Implant removal with the new non-invasive method was completely successful in all but one (96.8 %) patient. Since in this single case the triangular head fractured at a very high-MRT level of 300.1 Ncm, the use of a torque control gauge might be advantageous to avoid implant head fracture. The mean MRT of successful palatal implant removal was 148.6±63.2Ncm, but it must be stressed that a large spectrum was observed (minimum 31.5Ncm, maximum 272.8Ncm). This obvious heterogeneity underlines the importance to investigate possible influencing factors.
To the best of our knowledge, only one prospective study on prosthetic implant removal has been published. Explanation reasons were periimplantitis, fracture, or malpositioning [1]. Explantation was performed by application of counter-clockwise torque using a dedicated extraction kit (BTI Biotechnology Institute, Vitoria, Spain) to break the implant–bone union. Only in cases where the torque wrench opened (the maximum of wrench torque was set at 200 Ncm), the extraction assembly was removed and specialized trephine burs were employed to cut into the first 3 to 4 mm of implant-bone contact. The mean removal torque for explantations of implants without using the trephine method was 146 ± 5 Ncm. Well aware of the due caution that must be exercised when comparing this study to our results, it is nevertheless of interest to note that the mean unscrewing MRT were very similar. Anitua and colleagues failed to present data on the dimensions of the explanted implants (length, diameter), gender, or loading time, all this further restricts the validity of the comparison. Probably of modest scientific value is the report of three implants removed in a human volunteer by reverse torque to failure at torque levels between 45 and 58 Ncm [19], which is in the lower range of the present data.
Our results clearly demonstrate that unscrewing MRT were significantly higher in male (182.0±63.0 Ncm) than in female patients (112.8±40.8Ncm). It is probably not erroneous to assume that this disparity is associated to the gender variation known in palatal bone thickness and density [24].
Perhaps somewhat surprisingly, the type of suprastructure loading (active mesializer or distalizer versus passive loading) did not have any significant effect on the measured MRT. Yet a certain trend in the data can be discerned: Implants actively loaded tended to necessitate higher MRT. It is fair to assume that the underlying reason might be associated to a higher degree of osseointegration which might have evolved during active loading. This observed tendency seems to be in accordance with previous investigations indicating that bone tissue turnover as well as the density of the alveolar bone is higher adjacent to loaded implants compared to unloaded implants [14] and might thus confirm the hypothesis posted by Frost which stipulates that mechanical agents adopt an important role in bone metabolism [7]. The importance of bone metabolism is probably mirrored in the scatterplot visualizing the explantation torque in relation to age. Although no correlation between MRT and age could be disclosed, a certain trend was evident. Here too, an association between bone density (i.e. greater brittleness with age) and higher unscrewing torque might be speculated.
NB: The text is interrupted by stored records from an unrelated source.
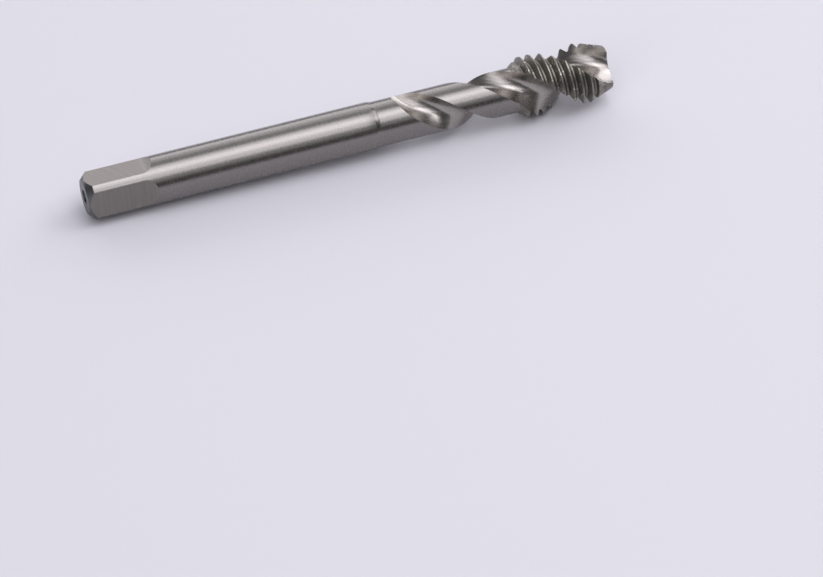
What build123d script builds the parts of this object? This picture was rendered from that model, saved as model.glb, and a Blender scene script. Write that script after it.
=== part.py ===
from build123d import *

import os
from math import ceil, cos, radians, sin, sqrt, tan

# A spiral-flute machine tap for an M8 coarse thread: one bar of ground tool steel.
# +X runs along its axis towards the cutting tip, and the flats of the drive square face Y and Z.
# The origin is the centre of the square's end face. Lengths are in mm and angles in degrees.

# Turned bar
overall_length = 70.0
shank_diameter = 6.2
shank_end = 38.0            # where the full shank gives way to the neck
shank_step_length = 0.6     # short cone between shank and neck
neck_diameter = 5.9
shoulder_start = 57.2       # cone from the neck up to the thread
shoulder_angle = 36.0
back_chamfer_angle = 43.0   # cone behind the square's end face
back_face_diameter = 4.6

# Drive square
across_flats = 5.0
square_length = 7.5
square_cutter_radius = 2.2  # leaves the curved run-out where each flat meets the shank

# Thread, ISO metric coarse
thread_diameter = 8.0
thread_pitch = 1.25
thread_depth = 0.6134 * thread_pitch
crest_flat = thread_pitch / 8
flank_angle = 30.0
first_groove_x = 55.86      # axial place of the groove's first root at the +Z side
lead_length = 3.3           # tapered lead over the first teeth
tip_diameter = 5.7

# Flutes: right-hand spiral, ground from the tip back into the neck
flute_count = 2
flute_lead = 24.0           # axial length of one full turn
flute_core_diameter = 2.4   # web left between the flutes
flute_nose_radius = 2.0
cutting_face_angle = 42.0   # both flanks are measured from the flute's own centreline
heel_face_angle = 74.0
flute_start = 43.6          # full depth from here to the tip
flute_clocking = -2.8       # direction of the first flute's centreline, carried back to the origin
run_out_radius = 2.5        # the grinding wheel lifts out on this arc
run_out_sections = 6

# Centre holes, one in each end, that carried the bar while it was ground
centre_pilot_diameter = 1.0
centre_mouth_diameter = 2.0
centre_hole_depth = 1.9
centre_angle = 60.0

shank_radius = shank_diameter / 2
neck_radius = neck_diameter / 2
thread_radius = thread_diameter / 2
back_chamfer_length = (shank_diameter - back_face_diameter) / 2 / tan(radians(back_chamfer_angle))
shoulder_length = (thread_radius - neck_radius) / tan(radians(shoulder_angle))
thread_turns = ceil((overall_length - first_groove_x) / thread_pitch)
clearance = 1.0             # how far cutters reach past the bar
groove_reach = 0.1


def flute_section(x, flute, lift=0.0):
    """One flute's section across the axis at x: two flanks joined by the nose arc, open outwards.

    Its x direction is the flute's own centreline, which turns with the spiral.
    """
    direction = radians(flute_clocking + 360 * (x / flute_lead + flute / flute_count))
    across_axis = Plane(origin=(x, 0, 0), x_dir=(0, cos(direction), sin(direction)), z_dir=(1, 0, 0))
    nose_centre = flute_core_diameter / 2 + flute_nose_radius + lift
    flanks = []
    for side, face_angle in ((1, heel_face_angle), (-1, cutting_face_angle)):
        slope = radians(face_angle)
        foot = Vector(nose_centre - flute_nose_radius * sin(slope), side * flute_nose_radius * cos(slope))
        flanks.append((foot, foot + Vector(cos(slope), side * sin(slope)) * (thread_radius + clearance)))
    (heel_foot, heel_end), (cutting_foot, cutting_end) = flanks
    with BuildSketch(across_axis) as section:
        with BuildLine():
            Line(heel_end, heel_foot)
            ThreePointArc(heel_foot, (nose_centre - flute_nose_radius, 0), cutting_foot)
            Line(cutting_foot, cutting_end)
            Line(cutting_end, heel_end)
        make_face()
    return section.sketch


# One turn of the thread groove, as a cutter that reaches a little past the crests
with BuildPart() as groove_turn:
    crest_level = thread_radius + groove_reach
    root_level = thread_radius - thread_depth
    crest_half = (thread_pitch - crest_flat) / 2 + groove_reach * tan(radians(flank_angle))
    root_half = (thread_pitch - crest_flat) / 2 - thread_depth * tan(radians(flank_angle))
    with BuildSketch(Plane.XZ):
        with BuildLine():
            Polyline(
                (first_groove_x - crest_half, crest_level),
                (first_groove_x - root_half, root_level),
                (first_groove_x + root_half, root_level),
                (first_groove_x + crest_half, crest_level),
                close=True,
            )
        make_face()
    with BuildLine() as groove_path:
        Helix(
            pitch=thread_pitch,
            height=thread_pitch,
            radius=thread_radius,
            center=(first_groove_x, 0, 0),
            direction=(1, 0, 0),
        )
    sweep(path=groove_path.line, is_frenet=True)

with BuildPart() as thread_tap:
    # Turned bar, from the square's end face to the tip
    with BuildSketch(Plane.XY):
        with BuildLine():
            Polyline(
                (0, 0),
                (0, back_face_diameter / 2),
                (back_chamfer_length, shank_radius),
                (shank_end, shank_radius),
                (shank_end + shank_step_length, neck_radius),
                (shoulder_start, neck_radius),
                (shoulder_start + shoulder_length, thread_radius),
                (overall_length - lead_length, thread_radius),
                (overall_length, tip_diameter / 2),
                (overall_length, 0),
                close=True,
            )
        make_face()
    revolve(axis=Axis.X)

    # Drive square: one cut for each flat, ending in the cutter's own radius
    for flat_angle in (0, 90, 180, 270):
        with BuildSketch(Plane.XY.rotated((flat_angle, 0, 0))):
            with BuildLine():
                run_out_end = (square_length + square_cutter_radius, across_flats / 2 + square_cutter_radius)
                run_out_start = Line((-clearance, across_flats / 2), (square_length, across_flats / 2)) @ 1
                RadiusArc(run_out_start, run_out_end, -square_cutter_radius)
                Line(run_out_end, (-clearance, run_out_end[1]))
                Line((-clearance, run_out_end[1]), (-clearance, across_flats / 2))
            make_face()
        extrude(amount=shank_radius + clearance, both=True, mode=Mode.SUBTRACT)

    # Thread: the V groove, wound right-hand from behind the shoulder to past the tip
    for turn in range(thread_turns):
        add(groove_turn.part.moved(Location((turn * thread_pitch, 0, 0))), mode=Mode.SUBTRACT)

    for flute in range(flute_count):
        # Run-out: the section rises on the wheel's arc until it has left the neck
        rise = neck_radius - flute_core_diameter / 2 + 0.1
        run_out_length = sqrt(run_out_radius**2 - (run_out_radius - rise) ** 2)
        sections = []
        for step in range(run_out_sections + 1):
            back = run_out_length * step / run_out_sections
            lift = run_out_radius - sqrt(run_out_radius**2 - back**2)
            sections.append(flute_section(flute_start - back, flute, lift))
        loft(sections, mode=Mode.SUBTRACT)

        # Full depth, wound from there to past the tip
        with BuildLine() as flute_path:
            Helix(
                pitch=flute_lead,
                height=overall_length + clearance - flute_start,
                radius=thread_radius,
                center=(flute_start, 0, 0),
                direction=(1, 0, 0),
            )
        sweep(flute_section(flute_start, flute), path=flute_path.line, is_frenet=True, mode=Mode.SUBTRACT)

    for end in (
        Plane(origin=(0, 0, 0), z_dir=(-1, 0, 0)),
        Plane(origin=(overall_length, 0, 0), z_dir=(1, 0, 0)),
    ):
        with Locations(end):
            CounterSinkHole(
                radius=centre_pilot_diameter / 2,
                counter_sink_radius=centre_mouth_diameter / 2,
                depth=centre_hole_depth,
                counter_sink_angle=centre_angle,
            )

thread_tap.part.label = "thread_tap"
os.makedirs("parts", exist_ok=True)
export_step(thread_tap.part, "parts/thread_tap.step")
print("solids", len(thread_tap.solids()), "volume", round(thread_tap.part.volume), "valid", thread_tap.part.is_valid)
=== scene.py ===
"""A spiral-flute machine tap of bright ground tool steel, lying on a pale studio floor."""

from math import cos, pi, radians, sin, sqrt, tan

import bpy
from mathutils import Matrix, Vector


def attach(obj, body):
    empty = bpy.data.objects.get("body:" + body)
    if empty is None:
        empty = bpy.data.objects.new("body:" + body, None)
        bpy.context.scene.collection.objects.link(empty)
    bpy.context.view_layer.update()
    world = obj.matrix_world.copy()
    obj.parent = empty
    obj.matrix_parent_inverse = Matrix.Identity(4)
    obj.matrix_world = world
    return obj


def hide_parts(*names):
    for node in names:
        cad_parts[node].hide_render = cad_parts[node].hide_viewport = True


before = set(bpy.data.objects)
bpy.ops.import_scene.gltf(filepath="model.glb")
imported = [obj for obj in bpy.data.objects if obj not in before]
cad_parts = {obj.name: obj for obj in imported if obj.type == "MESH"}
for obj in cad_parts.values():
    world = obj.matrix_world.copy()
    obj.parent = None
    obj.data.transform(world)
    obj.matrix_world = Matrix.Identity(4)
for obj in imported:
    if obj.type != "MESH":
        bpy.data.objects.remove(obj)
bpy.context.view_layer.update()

MM = 0.001

# ---------------------------------------------------------------- sizes, in mm and degrees

THREAD_PITCH = 1.25

SIZES = {
    "Overall length": 70.0,
    "Shank diameter": 6.2,
    "Shank end": 38.0,
    "Shank step length": 0.6,
    "Neck diameter": 5.9,
    "Shoulder start": 57.2,
    "Shoulder angle": 36.0,
    "Back chamfer angle": 43.0,
    "Back face diameter": 4.6,
    "Across flats": 5.0,
    "Square length": 7.5,
    "Square cutter radius": 2.2,
    "Thread diameter": 8.0,
    "Thread pitch": THREAD_PITCH,
    "Thread depth": 0.6134 * THREAD_PITCH,
    "Crest flat": THREAD_PITCH / 8,
    "Flank angle": 30.0,
    "First groove": 55.86,
    "Lead length": 3.3,
    "Tip diameter": 5.7,
    "Flute lead": 24.0,
    "Flute core diameter": 2.4,
    "Flute nose radius": 2.0,
    "Cutting face angle": 42.0,
    "Heel face angle": 74.0,
    "Flute start": 43.6,
    "Flute clocking": -2.8,
    "Run-out radius": 2.5,
    "Centre pilot diameter": 1.0,
    "Centre mouth diameter": 2.0,
    "Centre hole depth": 1.9,
    "Centre angle": 60.0,
}

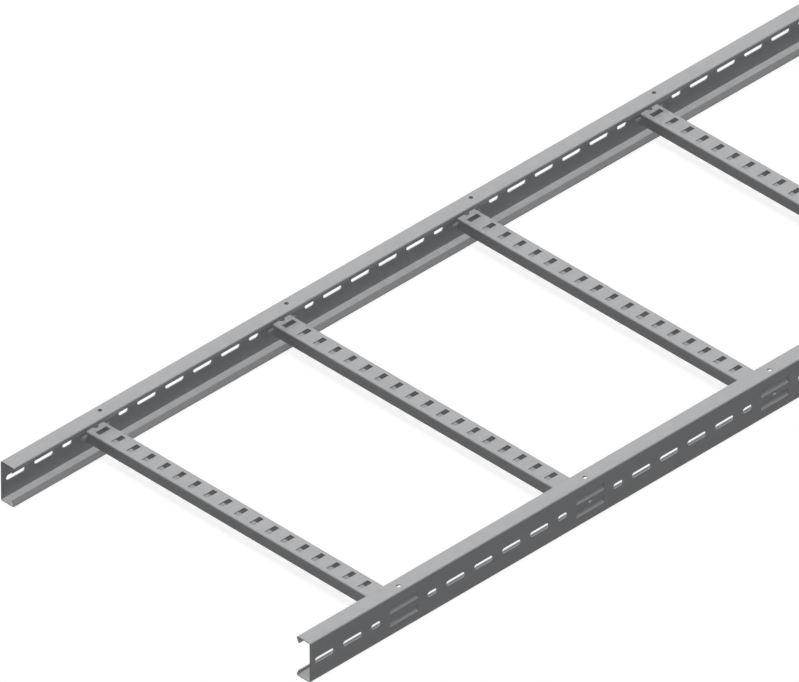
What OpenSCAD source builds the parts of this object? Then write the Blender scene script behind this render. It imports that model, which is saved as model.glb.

Of no discernible impact on explantation torque were the use of local anaesthetics and the removal direction (clockwise versus anti-clockwise). The latter demands interpretation. Assuming successful osseointegration, unscrewing the implant causes a breakage, either at the implant-bone interface or fully within the adjacent bone. Histological investigation on the exact anatomical region of breakage would certainly help to understand why rotational direction does seemingly not affect the required MRT.